Although human rights observers and lawyers with Peace and Hope say that Peru ’s prisons remain full of those wrongly convicted of terrorism crimes, few prisoners have been freed since Peru ’s Congress dissolved the commission in late 1999. Amnesty International has adopted Jorge Garay as a “prisoner of conscience.”

The National Penal Court retried Camacho Alarcón and Jorge Garay and found that each had been wrongly convicted. Each of them had spent more than 12 years in prison. The court freed Camacho Alarcón on October 26, 2004, and a week later freed Jorge Garay. After the Supreme Court overturned the penal court’s ruling, however, the lower court ordered the “recapture” of both men on June 24.

“It’s not that there were new elements or evidence” in the case, Ruiz said. While such serious terrorism cases are routinely reviewed, Ruiz said he was unsure what could have triggered the order.

Even for Ruiz, who is accustomed to dealing with the often arbitrary Peruvian judicial system, the turn of events defies logic. “It’s something that I don’t even understand very well,” Ruiz said. “In reality, the judges haven’t done much analysis of these cases … or [determined] whether there is evidence or not against them.”

Ruiz said that the Supreme Court may issue similar rulings in other cases of prisoners wrongly accused of terrorism because of widespread concern that the Shining Path insurgency will regroup.

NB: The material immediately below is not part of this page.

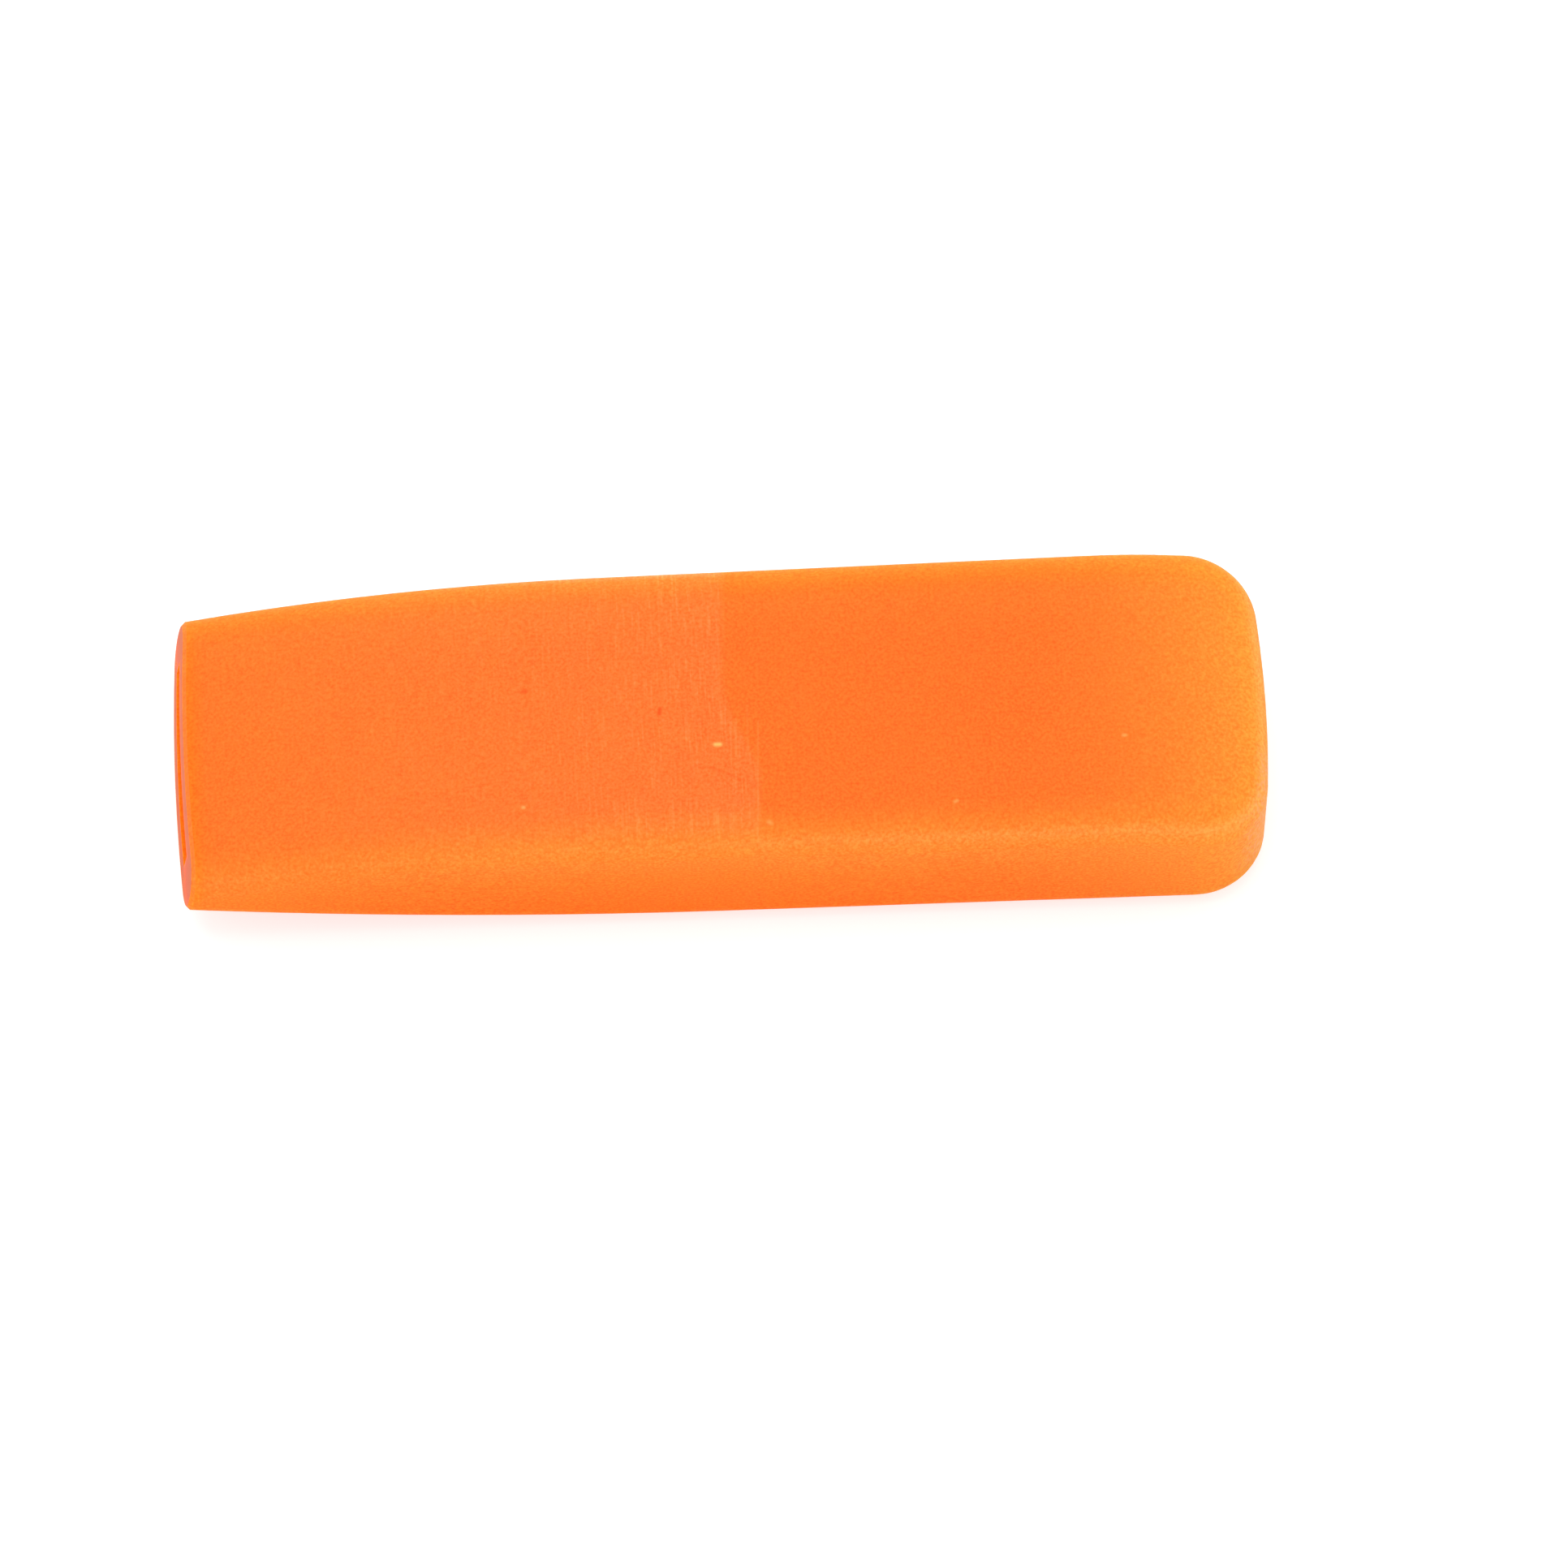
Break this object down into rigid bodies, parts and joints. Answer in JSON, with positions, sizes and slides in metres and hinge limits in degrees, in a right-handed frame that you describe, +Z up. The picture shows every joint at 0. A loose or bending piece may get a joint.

Authorities fear Shining Path will unleash a crippling wave of terrorism as it did, along with the smaller Tupac Amaru Revolutionary Movement, in the 1980s and early 1990s.

“There’s a situation here of terror, of shock, something that will never end,” Ruiz said.

Peace and Hope lawyers have launched an awareness campaign concerning each case, he said, and have asked the court to allow Camacho Alarcón and Jorge Garay to remain free while their cases are under review.

While no exact statistics are available on the numbers of wrongly accused Christians, Ruiz says that since Peace and Hope began handling such cases in the mid 1980s, about 1,000 evangelicals have been acquitted or pardoned for crimes they did not commit.